Nie ma znaczenia, czy umowa zawarta jest na czas oznaczony, czy też nie ma takiego ograniczenia. Wyjątkowo tylko nowy właściciel nieruchomości nie może wypowiedzieć umowy najmu, jeśli była ona zawarta na piśmie z datą pewną, a ponadto lokal został już wydany najemcy. Tak wynika z art. 678 § 2 k.c.
Sprzedaż nieruchomości innemu podmiotowi wiąże się więc z ryzykiem dla obu stron. Sprzedający może uzyskać gorszą cenę, jeśli wynajmuje lokale na złych warunkach, a umów tych nie będzie można wypowiedzieć. Najemca może czuć się zagrożony, jeśli jego umowa nie jest dostatecznie chroniona przed jej wypowiedzeniem przez nowego właściciela.
Ponadto najemca może dochodzić odszkodowania od zbywcy, jeśli nie był uprzedzony wcześniej, że nieruchomość jest przeznaczona na sprzedaż. Mógł bowiem planować najem na kilka lat (i w tym właśnie celu zawarł umowę na czas oznaczony), zainwestował w wyposażenie lokalu, marketing i reklamę.

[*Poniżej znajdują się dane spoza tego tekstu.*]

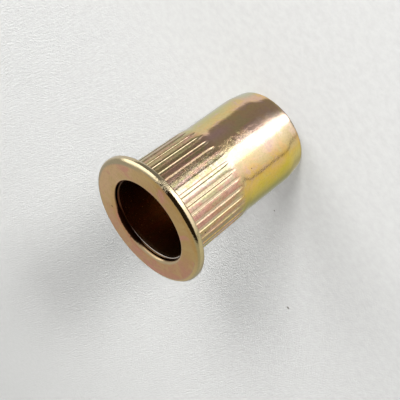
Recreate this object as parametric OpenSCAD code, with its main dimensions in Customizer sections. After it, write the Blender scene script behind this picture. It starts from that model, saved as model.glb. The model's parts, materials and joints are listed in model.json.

Zgodnie z art. 679 § 1 k.c. może więc żądać odszkodowania od nierzetelnego wynajmującego. Odszkodowanie to – co istotne – może obejmować nie tylko poniesione straty, ale również utracone korzyści. Obowiązkiem najemcy jest też niezwłoczne zawiadomienie poprzedniego wynajmującego o wypowiedzeniu umowy przez nowego właściciela.